All your life you have been dealing with this girl who wants everything that you have, even if she doesn’t deserve it. Self entitlement may be high in this one, and she may always think that she should have exactly what you have (if not even better!). Though some sisters grow up and out of this when they reach adulthood, there are always those few who just never seem to get past it.
You may be rolling your eyes and feel completely fed up at this point, but don’t give up hope yet. Start off by paying extra attention to your sister and talk about what she’s doing. Make an effort to recognize and congratulate her on her own achievements. Make sure that your parents and any mutual friends are doing likewise too.

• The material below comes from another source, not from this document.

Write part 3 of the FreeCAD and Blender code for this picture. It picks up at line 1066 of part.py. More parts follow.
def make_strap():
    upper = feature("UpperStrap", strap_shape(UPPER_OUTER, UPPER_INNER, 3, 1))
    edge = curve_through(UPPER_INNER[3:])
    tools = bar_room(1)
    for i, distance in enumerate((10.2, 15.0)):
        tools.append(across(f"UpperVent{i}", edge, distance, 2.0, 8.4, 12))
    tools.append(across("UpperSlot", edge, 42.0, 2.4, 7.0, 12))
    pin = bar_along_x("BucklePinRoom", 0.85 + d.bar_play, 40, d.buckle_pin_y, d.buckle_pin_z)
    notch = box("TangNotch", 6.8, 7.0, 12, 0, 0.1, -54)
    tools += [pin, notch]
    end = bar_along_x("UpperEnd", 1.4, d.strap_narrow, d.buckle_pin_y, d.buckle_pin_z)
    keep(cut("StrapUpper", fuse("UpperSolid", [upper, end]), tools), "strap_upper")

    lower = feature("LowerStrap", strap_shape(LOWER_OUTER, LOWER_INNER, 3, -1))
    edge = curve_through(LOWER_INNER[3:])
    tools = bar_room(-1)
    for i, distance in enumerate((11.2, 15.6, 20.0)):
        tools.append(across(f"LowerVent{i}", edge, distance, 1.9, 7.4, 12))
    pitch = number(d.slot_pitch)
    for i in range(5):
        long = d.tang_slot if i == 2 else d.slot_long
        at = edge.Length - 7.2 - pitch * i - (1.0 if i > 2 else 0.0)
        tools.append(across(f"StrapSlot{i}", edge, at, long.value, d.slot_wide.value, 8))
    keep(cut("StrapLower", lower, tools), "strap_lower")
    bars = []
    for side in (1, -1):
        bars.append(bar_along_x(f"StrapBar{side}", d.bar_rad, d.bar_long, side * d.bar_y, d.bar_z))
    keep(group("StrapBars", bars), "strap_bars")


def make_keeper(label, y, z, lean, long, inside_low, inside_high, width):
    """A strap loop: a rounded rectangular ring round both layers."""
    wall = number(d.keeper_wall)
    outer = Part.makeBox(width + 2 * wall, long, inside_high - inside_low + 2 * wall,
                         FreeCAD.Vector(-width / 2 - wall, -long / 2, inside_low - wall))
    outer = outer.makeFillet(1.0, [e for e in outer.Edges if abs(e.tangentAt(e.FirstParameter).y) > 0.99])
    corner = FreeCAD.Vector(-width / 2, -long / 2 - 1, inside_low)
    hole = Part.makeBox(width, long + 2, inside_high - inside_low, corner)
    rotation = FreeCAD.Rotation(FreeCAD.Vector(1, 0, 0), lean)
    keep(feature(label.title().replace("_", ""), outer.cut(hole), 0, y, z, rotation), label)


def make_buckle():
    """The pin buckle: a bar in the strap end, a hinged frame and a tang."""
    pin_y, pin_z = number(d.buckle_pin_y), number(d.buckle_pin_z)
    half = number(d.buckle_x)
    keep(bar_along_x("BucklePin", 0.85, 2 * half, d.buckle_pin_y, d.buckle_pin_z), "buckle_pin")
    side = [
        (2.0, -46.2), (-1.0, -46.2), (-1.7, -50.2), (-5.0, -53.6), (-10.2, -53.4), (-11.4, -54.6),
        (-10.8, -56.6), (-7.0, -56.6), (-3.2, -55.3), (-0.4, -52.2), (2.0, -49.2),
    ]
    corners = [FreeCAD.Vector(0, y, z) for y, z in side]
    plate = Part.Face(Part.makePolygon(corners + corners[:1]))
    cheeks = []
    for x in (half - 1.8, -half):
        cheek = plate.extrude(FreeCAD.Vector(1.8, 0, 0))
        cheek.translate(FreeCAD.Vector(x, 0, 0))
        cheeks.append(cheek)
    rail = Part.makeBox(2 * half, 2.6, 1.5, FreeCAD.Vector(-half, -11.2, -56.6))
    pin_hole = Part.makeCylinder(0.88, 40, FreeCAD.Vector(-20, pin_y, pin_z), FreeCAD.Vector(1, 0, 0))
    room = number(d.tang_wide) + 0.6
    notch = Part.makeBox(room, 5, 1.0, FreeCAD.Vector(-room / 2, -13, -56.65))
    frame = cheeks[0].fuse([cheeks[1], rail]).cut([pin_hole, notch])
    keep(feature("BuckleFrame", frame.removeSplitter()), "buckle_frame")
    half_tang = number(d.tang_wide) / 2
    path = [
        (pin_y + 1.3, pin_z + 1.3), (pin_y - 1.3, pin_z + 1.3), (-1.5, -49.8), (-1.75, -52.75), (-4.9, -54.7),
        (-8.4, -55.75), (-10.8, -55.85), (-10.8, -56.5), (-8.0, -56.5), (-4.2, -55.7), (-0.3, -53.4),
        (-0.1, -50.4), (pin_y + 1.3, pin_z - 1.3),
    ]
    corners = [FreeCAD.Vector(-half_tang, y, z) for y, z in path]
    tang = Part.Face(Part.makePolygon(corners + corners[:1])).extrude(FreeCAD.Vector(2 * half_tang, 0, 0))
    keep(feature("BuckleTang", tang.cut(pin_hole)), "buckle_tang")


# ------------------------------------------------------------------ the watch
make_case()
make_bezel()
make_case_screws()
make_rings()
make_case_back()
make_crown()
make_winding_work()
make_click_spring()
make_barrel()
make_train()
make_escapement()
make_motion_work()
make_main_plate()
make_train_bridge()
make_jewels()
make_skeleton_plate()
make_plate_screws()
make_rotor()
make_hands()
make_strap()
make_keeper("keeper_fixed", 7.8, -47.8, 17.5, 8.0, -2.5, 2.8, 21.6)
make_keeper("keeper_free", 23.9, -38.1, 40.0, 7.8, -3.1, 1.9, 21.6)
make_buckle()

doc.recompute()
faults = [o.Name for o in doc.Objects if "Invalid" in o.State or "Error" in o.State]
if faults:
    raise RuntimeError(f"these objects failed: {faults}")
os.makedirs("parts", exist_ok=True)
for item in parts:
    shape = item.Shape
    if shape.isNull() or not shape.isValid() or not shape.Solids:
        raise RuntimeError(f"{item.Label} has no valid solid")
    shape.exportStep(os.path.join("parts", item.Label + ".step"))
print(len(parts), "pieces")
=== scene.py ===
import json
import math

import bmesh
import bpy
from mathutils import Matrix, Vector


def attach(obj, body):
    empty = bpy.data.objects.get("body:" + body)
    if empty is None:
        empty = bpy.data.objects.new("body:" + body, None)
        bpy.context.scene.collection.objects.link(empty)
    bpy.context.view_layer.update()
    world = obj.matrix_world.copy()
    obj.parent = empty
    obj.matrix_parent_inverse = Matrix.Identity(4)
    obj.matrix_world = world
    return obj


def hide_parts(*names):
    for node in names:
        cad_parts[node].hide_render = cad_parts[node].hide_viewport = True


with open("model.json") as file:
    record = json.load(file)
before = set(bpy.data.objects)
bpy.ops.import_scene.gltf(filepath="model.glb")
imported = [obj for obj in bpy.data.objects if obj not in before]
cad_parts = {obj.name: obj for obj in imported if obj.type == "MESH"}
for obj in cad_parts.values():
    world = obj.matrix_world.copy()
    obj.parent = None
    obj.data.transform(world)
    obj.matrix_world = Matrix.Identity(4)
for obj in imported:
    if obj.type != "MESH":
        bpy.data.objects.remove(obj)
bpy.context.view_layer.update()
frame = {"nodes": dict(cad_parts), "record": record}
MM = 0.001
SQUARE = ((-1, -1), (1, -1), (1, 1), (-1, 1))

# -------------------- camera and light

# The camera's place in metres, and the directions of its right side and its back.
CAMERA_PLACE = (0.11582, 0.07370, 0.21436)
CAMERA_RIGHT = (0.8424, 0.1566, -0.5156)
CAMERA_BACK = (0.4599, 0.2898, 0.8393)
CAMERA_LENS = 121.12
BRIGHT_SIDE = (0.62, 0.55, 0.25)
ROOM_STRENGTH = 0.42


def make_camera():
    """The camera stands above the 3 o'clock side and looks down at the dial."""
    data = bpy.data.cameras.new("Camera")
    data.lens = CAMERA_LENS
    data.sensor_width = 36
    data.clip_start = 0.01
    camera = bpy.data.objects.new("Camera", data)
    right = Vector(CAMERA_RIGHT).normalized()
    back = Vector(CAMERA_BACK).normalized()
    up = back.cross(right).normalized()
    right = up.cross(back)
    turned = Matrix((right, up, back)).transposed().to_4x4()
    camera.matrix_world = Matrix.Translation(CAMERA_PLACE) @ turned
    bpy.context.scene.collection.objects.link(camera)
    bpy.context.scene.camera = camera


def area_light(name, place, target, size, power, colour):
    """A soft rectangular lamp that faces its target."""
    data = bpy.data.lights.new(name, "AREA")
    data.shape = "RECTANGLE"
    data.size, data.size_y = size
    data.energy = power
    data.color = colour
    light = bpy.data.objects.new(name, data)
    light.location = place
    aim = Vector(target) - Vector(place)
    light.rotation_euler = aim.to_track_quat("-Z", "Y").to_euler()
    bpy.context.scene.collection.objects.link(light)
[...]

This will often quell a mild to moderate whiner.
If you have a strong whiner at home who just will not be appeased with extra attention, then you need to sit down and have a real heart to heart with her. Tell her that she is important to you and that you do care for her, but remind her that this is your wedding day. You need her attention and her support since this isn’t easy for you either. If your sister isn’t married yet, let it be well known that you expect all eyes to be on her on her wedding day too.
The Indifferent One
You’re happy, excited, stressed out, and anxious. So what does your sister do? Shrug her shoulders or maybe she doesn’t even have any reaction at all. You ask for her opinion and she keeps her eyes trained on her laptop computer screen. You’re in the middle of talking about reception venues, her phone rings, so she answers it and walks out of the room.
This “closed up shut down” behavior is usually the result of hurt, and is not a sign for a lack of love or care. The best thing to do is to approach the topic when you have calmed down and when you no longer feel hurt by her seeming lack of concern and attention. Make sure that when you speak to her, you are not placing blame; rather, you simply explain how you feel, such as “When I was talking to you about wedding venues yesterday and you answered your cell phone, I was hurt. I really wanted and need your opinion.” You can even follow up with a complimentary note such as, “You’re better at this than I am!” If she still seems solid as stone, don’t give up. Continue to ask her to be a part of things and let her know how you feel. You may have a situation where she will blow up and explain why she’s been behaving the way she has, but you can then work on solving the issue together.